Build a Neural Network based model to predict what the next word will be in a sequence of words/sentences.
The text generation problem took some time to solve and perfect. Unlike images, dealing with text and natural language needs some temporal memory because human languages contain various subtleties. A simple example is the use of pronouns like he, she, or it instead of nouns, like somebody's name. These things are just understood by humans but machines need to learn which name can be replaced by "she" and when. This is done using RNNs - a class of neural nets used for many language tasks. Their specialty lies in a mechanism that helps them retain bits of information to use later. The LSTM unit is a kind of RNN and was one of the most popular tools for natural language processing before transformers emerged.

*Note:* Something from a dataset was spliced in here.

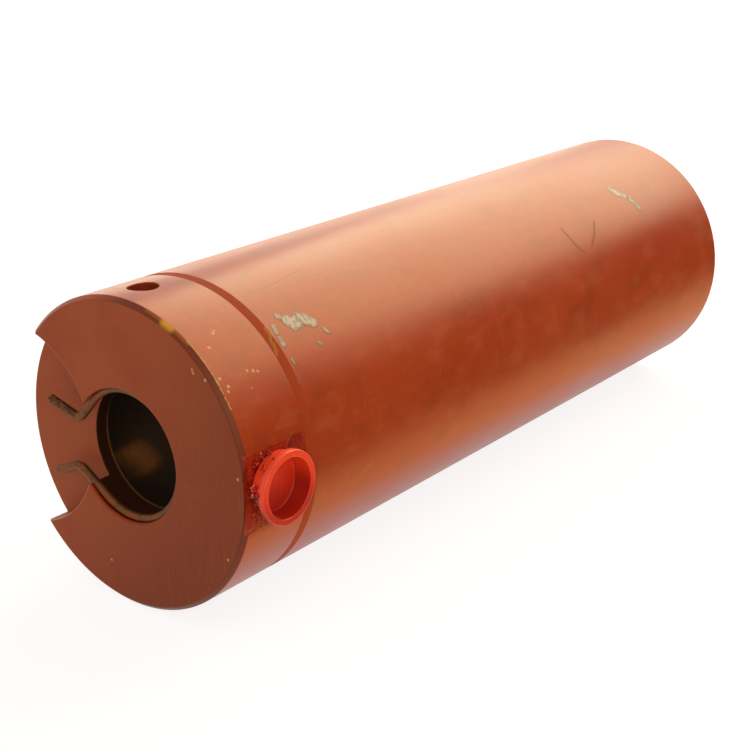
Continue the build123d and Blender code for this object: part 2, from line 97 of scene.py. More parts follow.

The dataset is taken from Gutenberg. Here is the dataset. The dataset consists of The Adventures of Sherlock Holmes, by Arthur Conan Doyle to train my model.
We have used Keras Sequential model to train the model with categorical_crossentropy as the loss function and adam as the optimizer. Embedding, Bidirectional, LSTM, and Dense layers are used in this model. Early Stopping is used to stop early when the accuracy is not increasing much. To convert text into sequences we have used Keras Tokenizer and pad_sequences.
You need to have installed the following software and libraries on your machine before running this project.
- Python 3
- Anaconda: It will install an ipython notebook and most of the libraries which are needed like sklearn, pandas, seaborn, matplotlib, numpy, PIL.
- TensorFlow
- Keras
- Python 3: https://www.python.org/downloads/
- Anaconda: https://www.anaconda.com/download/
- Tensorflow: pip install tensorflow
- Keras: pip install keras